E quando no dia 16 de novembro de 1898 ele deixou o modesto hotel na Glória para tomar o trem para São Paulo, seus colaboradores e o próprio povo fizeram-lhe retumbante homenagem, conduzindo-o em triunfo à estação da Central do Brasil.

Prudente de Moares, um perfeito estadista, voltava ao seu torrão de origem com a consciência do dever cumprido.

Deixou o Brasil pacificado e a casa arrumada, para que Campos Sales fizesse os dolorosos mas necessários ajustes econômicos, preparando o terreno para o dadivoso quatriênio Rodrigues Alves.

Dentre os que nunca faltaram com o seu apoio a Prudente, destaca-se a figura de José Thomaz da Porciúncula, que, já fora do governo fluminense, prestou relevantes serviços ao Brasil, como Ministro Plenipotenciário no Uruguai, onde foi apagar os incêndios causados pela revolução riograndense, como Senador, como chefe do Partido Republicano Fluminense, como fiel de balança nas mais intrincadas questões nacionais.

Bem significativo o trecho abaixo transcrito, colhido na circular do PRF na oportunidade da eleição do Presidente do Estado para o triênio 1898/1900, publicada na Gazeta de Petrópolis de 26 de junho de 1897. Ali estava o pensamento vivo de Porciúncula:

“Por tão superiores motivos e tão altos interesses, dada a cisão no Partido Republicano Federal, que se dividiu em dois lados – um que rompeu em despejada oposição ao snr.

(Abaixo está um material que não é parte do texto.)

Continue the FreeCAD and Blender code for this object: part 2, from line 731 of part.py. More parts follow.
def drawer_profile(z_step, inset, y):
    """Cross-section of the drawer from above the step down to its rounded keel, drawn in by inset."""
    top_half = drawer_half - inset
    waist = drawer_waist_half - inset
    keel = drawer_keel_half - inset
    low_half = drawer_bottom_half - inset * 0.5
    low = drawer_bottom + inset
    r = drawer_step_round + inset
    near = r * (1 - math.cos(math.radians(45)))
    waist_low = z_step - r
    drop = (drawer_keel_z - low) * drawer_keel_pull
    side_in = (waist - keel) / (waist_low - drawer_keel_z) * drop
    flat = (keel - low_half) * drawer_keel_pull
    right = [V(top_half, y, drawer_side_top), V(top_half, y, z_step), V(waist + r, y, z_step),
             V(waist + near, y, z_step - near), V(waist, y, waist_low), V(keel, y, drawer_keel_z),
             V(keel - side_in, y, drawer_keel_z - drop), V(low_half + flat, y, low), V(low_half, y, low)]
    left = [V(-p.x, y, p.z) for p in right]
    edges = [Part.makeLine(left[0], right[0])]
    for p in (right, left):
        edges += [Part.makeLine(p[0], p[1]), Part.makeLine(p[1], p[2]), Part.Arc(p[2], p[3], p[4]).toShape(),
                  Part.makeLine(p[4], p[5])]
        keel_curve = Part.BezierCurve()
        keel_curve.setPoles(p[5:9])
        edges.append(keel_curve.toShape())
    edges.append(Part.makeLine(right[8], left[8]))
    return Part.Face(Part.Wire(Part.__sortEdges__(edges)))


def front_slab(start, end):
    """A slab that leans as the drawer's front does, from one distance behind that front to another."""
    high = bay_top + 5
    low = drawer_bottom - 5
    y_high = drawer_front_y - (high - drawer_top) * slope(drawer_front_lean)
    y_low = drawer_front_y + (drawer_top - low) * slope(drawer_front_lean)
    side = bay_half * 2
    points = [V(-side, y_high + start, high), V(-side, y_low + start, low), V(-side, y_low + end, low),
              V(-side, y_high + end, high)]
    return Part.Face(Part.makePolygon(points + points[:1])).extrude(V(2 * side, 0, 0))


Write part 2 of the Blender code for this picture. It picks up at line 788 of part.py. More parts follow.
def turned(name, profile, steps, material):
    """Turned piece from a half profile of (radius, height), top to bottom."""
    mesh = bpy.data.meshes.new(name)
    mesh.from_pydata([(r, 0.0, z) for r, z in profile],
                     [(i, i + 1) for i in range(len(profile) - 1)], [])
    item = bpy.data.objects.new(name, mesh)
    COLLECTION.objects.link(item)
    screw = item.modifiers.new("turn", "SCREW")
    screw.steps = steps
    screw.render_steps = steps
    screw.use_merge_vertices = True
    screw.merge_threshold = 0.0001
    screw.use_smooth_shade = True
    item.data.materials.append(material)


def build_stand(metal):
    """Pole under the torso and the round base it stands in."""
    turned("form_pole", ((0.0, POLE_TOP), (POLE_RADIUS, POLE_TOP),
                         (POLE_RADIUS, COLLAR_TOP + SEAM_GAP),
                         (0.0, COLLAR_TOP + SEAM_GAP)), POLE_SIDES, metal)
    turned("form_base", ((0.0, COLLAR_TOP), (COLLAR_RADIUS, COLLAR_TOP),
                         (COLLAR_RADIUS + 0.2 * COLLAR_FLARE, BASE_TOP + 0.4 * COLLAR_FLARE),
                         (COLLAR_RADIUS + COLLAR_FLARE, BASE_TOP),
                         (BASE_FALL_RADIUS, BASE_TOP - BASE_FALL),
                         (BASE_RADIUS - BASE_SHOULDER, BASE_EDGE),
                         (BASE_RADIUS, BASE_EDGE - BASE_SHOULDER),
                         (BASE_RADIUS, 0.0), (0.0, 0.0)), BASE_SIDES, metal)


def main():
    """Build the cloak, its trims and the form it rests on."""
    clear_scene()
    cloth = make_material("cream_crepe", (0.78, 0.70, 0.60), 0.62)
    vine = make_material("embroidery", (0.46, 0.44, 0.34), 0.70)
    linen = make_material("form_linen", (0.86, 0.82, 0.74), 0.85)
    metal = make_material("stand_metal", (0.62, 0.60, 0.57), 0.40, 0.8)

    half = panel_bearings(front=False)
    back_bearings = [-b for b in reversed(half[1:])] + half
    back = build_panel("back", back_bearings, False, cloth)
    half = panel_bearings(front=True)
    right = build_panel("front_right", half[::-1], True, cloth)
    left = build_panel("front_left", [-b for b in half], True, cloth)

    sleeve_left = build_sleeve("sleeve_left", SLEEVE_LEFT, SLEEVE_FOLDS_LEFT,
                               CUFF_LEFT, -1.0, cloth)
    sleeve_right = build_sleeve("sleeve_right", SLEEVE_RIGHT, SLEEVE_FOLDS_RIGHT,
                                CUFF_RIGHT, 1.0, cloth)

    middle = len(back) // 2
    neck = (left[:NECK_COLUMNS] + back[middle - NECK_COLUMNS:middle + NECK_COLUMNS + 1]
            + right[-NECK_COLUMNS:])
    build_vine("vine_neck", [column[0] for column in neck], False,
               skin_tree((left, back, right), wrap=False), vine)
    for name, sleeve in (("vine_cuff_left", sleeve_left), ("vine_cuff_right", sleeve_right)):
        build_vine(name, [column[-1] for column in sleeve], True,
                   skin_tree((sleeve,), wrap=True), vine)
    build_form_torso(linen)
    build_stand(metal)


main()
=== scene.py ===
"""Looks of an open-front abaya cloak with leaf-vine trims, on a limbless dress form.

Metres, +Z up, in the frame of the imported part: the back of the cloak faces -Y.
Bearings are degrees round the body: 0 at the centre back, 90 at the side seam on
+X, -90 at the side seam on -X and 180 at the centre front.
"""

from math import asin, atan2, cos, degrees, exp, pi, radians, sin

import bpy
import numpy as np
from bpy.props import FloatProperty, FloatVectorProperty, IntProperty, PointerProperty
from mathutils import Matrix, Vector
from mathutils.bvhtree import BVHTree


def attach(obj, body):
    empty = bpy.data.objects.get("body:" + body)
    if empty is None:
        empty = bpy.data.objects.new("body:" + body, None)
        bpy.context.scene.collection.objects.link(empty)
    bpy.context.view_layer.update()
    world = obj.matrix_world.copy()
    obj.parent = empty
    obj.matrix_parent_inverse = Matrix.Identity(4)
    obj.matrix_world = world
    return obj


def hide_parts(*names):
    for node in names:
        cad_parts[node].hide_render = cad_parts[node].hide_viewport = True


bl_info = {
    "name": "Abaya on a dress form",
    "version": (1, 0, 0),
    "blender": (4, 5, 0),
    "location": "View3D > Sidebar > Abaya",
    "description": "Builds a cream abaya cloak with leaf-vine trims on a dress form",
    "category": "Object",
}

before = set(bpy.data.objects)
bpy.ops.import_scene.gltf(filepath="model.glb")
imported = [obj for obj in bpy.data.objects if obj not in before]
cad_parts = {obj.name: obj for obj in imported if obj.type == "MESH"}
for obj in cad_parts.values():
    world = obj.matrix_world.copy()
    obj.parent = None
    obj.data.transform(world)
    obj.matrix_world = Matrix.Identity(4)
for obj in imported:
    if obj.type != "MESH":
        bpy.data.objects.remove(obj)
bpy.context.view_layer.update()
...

Presidente da República, outro que entendeu dever apoiar o benemérito Magistrado – o Partido Republicano Fluminense, por seus representantes nas duas Casas do Congresso tomou posição no segundo grupo”. “Aliás, a nossa atitude estava de antemão determinada pelos nossos princípios e pelos nossos precedentes; somos pela legalidade contra a violência, seja que esta propenda para a ditadura, como no golpe de estado de 3 de novembro, seja que se encaminhe para a anarquia, como na revolta de 6 de setembro; somos pelo direito contra o arbítrio; somos pelos cidadãos de boa vontade, honestos na sua fé republicana, modestos no seu merecimento real, contra os proselitismos proscritores, as adesões interesseiras, as indicações espetaculosas; somos pela ordem contra a arruaça; somos pela autoridade constituída da nação, enquanto cumpre a lei, quer se chame Floriano Peixoto, quer se chame Prudente de Moares, contra os ambiciosos de mando, apareçam estes armados de canhões, ou armados de sofismas, falem a linguagem do crime, ou a linguagem do vício, revistam a figura de declarados revoltosos, ou a figura de conspiradores hipócritas”.

Com essa fé de ofício, o PRF e seu timoneiro só podiam estar do lado de Prudente de Moares, empenhados na luta da reconstrução nacional e da consolidação da República, como autêntica expressão democrática.